» **Scripts that build objects**:
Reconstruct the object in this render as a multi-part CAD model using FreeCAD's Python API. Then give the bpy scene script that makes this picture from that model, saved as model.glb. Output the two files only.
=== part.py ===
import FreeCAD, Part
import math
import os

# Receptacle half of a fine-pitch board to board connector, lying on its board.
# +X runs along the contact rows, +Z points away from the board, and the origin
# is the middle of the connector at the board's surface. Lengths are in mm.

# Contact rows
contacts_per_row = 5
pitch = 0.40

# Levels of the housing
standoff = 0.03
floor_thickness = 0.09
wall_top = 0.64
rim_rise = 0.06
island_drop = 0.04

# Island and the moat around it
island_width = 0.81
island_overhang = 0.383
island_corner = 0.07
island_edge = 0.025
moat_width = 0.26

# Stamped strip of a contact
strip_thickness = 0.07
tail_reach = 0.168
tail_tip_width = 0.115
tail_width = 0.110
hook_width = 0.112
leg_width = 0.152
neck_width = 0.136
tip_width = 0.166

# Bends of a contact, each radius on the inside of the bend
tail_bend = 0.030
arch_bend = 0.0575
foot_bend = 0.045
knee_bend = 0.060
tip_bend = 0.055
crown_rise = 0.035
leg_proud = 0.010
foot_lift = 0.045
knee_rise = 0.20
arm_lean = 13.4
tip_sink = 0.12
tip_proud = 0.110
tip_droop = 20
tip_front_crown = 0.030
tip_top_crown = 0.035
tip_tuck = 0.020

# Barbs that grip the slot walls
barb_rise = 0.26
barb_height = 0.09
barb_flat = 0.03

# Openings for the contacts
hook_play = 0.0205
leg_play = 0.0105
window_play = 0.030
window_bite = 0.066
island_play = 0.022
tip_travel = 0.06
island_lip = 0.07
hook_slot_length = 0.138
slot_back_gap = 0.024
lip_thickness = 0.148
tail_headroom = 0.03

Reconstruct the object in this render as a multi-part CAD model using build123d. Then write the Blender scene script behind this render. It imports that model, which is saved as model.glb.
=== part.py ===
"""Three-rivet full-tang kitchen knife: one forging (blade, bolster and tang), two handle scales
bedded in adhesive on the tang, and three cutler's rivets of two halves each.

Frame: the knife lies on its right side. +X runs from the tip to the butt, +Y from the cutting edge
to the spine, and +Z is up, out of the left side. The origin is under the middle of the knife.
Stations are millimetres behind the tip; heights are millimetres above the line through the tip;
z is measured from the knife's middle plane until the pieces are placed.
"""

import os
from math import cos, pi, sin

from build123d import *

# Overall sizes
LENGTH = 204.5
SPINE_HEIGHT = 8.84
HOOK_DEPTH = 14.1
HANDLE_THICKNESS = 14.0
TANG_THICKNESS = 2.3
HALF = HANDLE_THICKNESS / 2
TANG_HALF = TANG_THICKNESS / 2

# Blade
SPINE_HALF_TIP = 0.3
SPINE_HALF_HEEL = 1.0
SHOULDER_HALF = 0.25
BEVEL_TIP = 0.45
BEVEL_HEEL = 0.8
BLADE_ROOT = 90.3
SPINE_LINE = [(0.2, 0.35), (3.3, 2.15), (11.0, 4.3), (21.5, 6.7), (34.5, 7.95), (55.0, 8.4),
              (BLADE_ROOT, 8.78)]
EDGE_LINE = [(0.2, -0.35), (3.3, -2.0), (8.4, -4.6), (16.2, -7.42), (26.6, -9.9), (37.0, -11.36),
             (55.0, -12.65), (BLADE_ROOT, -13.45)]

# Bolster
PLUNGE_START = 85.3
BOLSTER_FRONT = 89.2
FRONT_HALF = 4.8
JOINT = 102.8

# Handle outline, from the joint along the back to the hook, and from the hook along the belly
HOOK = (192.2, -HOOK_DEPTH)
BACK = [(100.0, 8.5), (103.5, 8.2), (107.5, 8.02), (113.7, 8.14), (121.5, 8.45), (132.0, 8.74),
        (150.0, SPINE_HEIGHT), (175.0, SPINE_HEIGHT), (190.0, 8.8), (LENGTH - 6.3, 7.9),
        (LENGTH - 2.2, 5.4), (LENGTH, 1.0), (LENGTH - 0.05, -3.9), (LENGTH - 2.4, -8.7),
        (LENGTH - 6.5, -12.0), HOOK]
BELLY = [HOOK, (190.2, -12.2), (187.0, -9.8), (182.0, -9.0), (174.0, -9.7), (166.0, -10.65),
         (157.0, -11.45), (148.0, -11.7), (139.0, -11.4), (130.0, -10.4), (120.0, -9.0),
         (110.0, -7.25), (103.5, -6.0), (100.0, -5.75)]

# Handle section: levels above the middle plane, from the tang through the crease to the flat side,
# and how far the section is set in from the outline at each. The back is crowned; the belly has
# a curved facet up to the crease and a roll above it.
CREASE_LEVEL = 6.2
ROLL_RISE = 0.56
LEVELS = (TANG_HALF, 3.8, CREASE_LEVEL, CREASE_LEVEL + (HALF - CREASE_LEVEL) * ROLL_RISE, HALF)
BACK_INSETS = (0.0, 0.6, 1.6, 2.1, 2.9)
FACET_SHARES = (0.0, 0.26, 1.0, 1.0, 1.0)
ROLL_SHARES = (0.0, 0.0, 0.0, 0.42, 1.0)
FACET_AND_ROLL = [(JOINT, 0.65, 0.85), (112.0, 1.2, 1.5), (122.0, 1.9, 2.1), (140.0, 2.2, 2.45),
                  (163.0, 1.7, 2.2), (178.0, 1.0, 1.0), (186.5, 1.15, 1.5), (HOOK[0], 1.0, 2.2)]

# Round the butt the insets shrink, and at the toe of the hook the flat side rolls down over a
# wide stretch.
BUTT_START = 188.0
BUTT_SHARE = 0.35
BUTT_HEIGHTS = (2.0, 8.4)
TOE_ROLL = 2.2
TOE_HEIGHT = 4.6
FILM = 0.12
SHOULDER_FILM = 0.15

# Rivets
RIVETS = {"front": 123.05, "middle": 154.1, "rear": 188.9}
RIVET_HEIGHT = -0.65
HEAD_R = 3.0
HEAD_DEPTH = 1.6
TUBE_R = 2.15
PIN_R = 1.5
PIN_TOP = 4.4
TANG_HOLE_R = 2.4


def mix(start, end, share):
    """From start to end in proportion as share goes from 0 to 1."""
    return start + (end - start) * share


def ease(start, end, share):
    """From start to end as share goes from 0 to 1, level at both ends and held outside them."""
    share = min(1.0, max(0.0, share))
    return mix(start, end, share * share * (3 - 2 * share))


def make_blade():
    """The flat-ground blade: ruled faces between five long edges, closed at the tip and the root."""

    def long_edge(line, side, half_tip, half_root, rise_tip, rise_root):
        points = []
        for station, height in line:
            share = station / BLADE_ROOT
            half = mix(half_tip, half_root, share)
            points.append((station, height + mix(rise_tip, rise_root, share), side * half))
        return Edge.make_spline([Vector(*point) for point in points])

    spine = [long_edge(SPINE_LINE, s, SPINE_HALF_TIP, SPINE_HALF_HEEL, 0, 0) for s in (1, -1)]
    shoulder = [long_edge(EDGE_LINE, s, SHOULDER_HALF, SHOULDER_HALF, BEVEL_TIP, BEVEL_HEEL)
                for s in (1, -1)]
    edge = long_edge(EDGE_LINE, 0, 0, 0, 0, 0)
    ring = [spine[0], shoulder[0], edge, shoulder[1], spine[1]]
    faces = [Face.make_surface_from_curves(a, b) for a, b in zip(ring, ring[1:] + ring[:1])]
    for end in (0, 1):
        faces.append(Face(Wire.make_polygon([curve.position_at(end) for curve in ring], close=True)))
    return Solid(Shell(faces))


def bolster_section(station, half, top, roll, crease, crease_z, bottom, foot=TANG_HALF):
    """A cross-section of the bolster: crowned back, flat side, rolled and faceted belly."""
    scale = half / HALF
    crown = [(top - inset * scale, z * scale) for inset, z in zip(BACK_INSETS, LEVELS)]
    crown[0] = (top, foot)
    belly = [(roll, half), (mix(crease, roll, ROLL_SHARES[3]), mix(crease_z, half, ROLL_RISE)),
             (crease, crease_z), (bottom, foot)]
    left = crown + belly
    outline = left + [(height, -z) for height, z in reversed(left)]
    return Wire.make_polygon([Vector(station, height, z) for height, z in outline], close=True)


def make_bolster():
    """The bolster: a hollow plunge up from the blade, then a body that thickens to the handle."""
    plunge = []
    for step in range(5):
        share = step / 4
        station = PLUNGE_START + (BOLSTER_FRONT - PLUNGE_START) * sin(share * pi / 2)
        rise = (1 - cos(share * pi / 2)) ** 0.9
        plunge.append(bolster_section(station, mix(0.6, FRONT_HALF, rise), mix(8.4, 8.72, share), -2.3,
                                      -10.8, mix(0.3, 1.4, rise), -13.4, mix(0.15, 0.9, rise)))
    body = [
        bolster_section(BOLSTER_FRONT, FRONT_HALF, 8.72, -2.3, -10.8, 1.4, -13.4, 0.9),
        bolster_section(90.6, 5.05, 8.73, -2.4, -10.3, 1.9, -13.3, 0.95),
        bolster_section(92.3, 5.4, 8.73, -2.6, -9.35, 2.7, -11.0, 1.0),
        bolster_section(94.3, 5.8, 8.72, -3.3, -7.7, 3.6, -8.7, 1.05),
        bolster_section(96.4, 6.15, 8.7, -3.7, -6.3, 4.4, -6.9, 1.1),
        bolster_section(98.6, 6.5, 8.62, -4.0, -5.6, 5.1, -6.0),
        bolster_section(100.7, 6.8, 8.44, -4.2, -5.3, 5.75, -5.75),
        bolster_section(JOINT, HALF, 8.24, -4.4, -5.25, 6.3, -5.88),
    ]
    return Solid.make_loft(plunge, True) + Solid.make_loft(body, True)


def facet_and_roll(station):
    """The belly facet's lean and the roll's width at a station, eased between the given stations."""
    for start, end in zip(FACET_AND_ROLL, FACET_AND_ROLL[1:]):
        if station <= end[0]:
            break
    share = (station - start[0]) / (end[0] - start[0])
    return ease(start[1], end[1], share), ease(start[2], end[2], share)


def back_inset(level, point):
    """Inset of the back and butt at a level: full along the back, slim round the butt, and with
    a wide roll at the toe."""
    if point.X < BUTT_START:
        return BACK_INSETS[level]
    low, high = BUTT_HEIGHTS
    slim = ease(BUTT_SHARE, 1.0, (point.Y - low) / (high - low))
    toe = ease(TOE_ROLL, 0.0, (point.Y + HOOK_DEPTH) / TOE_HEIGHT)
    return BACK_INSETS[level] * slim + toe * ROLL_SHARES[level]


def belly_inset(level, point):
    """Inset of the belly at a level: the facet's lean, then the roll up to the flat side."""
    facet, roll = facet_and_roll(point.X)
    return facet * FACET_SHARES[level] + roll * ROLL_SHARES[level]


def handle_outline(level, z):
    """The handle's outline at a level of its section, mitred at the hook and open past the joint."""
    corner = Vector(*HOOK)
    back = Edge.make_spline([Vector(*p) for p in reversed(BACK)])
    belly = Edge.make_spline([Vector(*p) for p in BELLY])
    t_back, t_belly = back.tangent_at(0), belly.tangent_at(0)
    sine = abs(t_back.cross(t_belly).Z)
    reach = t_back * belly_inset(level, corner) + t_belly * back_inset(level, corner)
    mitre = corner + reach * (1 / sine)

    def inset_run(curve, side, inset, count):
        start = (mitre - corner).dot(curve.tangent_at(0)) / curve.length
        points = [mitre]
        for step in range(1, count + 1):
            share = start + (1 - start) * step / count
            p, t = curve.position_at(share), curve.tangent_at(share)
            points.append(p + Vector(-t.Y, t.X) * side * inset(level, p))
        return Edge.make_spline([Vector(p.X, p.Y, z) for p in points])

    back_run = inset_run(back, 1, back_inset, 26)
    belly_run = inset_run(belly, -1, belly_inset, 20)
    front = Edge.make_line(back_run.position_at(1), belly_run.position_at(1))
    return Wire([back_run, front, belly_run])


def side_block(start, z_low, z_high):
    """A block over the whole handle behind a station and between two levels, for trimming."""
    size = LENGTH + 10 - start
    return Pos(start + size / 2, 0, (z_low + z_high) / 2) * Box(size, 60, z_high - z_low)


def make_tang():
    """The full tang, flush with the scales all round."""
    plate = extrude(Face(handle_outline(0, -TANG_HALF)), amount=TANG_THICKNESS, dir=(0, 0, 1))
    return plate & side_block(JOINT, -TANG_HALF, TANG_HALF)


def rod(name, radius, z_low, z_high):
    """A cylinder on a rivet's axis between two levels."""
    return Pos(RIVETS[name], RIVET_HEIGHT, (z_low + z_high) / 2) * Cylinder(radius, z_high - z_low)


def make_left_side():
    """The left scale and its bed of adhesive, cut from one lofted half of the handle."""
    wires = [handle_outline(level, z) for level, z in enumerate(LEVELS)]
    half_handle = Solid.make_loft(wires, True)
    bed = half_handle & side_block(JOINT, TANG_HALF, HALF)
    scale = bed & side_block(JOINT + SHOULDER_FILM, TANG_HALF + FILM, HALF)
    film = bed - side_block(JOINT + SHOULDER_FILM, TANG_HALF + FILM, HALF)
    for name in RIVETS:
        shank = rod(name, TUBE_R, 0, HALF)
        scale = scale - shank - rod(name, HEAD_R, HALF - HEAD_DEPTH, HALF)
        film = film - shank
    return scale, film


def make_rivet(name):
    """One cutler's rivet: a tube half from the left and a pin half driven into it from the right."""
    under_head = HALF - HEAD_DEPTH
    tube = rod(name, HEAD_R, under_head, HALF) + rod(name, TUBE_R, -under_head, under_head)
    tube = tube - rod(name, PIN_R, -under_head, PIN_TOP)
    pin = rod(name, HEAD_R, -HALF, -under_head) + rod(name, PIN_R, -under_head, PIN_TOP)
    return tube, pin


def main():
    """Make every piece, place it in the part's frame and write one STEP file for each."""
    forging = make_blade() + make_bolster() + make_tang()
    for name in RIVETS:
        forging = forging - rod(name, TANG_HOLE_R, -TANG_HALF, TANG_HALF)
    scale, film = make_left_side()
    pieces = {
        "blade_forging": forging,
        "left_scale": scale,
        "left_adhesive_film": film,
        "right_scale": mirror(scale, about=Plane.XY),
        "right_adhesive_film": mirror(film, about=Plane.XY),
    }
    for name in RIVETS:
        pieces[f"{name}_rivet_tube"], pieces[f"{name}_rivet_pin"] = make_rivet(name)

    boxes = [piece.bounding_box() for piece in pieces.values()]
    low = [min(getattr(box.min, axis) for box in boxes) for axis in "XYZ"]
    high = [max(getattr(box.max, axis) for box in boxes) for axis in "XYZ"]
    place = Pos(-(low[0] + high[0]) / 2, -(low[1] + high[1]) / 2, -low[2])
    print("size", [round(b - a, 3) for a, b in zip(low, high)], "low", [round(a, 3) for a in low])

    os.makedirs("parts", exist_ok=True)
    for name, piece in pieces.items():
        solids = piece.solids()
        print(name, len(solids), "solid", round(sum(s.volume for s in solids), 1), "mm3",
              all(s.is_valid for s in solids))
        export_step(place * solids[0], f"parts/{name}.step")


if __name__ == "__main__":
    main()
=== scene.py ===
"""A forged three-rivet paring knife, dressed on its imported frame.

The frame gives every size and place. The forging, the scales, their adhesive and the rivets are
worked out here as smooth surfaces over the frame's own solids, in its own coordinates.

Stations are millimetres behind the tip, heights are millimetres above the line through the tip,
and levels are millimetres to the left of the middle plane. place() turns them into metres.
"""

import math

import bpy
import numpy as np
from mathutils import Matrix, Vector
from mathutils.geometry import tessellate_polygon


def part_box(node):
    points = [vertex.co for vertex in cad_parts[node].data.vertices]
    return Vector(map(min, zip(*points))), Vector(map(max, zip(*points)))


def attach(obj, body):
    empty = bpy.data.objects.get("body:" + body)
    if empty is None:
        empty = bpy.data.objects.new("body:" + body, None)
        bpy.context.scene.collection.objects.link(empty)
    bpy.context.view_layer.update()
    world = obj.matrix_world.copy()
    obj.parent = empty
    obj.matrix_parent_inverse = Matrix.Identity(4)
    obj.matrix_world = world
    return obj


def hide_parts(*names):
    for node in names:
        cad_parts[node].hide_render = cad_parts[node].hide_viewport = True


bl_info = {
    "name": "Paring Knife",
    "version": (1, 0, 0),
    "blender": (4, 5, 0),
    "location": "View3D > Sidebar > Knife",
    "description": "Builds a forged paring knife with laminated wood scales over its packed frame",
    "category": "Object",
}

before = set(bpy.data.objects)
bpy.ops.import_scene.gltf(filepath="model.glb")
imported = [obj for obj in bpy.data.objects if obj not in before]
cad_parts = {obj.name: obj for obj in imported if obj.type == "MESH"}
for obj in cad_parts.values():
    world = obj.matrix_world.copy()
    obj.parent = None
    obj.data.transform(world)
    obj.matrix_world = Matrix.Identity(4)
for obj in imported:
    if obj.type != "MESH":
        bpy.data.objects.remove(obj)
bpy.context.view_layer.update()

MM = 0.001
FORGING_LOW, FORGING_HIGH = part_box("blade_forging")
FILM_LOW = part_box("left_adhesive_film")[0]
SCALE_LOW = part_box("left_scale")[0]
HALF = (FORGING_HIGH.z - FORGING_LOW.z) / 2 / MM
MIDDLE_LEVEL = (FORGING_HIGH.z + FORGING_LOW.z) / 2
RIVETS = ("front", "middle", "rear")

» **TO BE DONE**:
Using the entries above, give again exactly the lines from the line holding "imported = [obj" through the line holding "obj.matrix_world = Matrix.Identity(4)". Include both end lines and nothing else.

» **SOLUTION TO THIS TASK**:
imported = [obj for obj in bpy.data.objects if obj not in before]
cad_parts = {obj.name: obj for obj in imported if obj.type == "MESH"}
for obj in cad_parts.values():
    world = obj.matrix_world.copy()
    obj.parent = None
    obj.data.transform(world)
    obj.matrix_world = Matrix.Identity(4)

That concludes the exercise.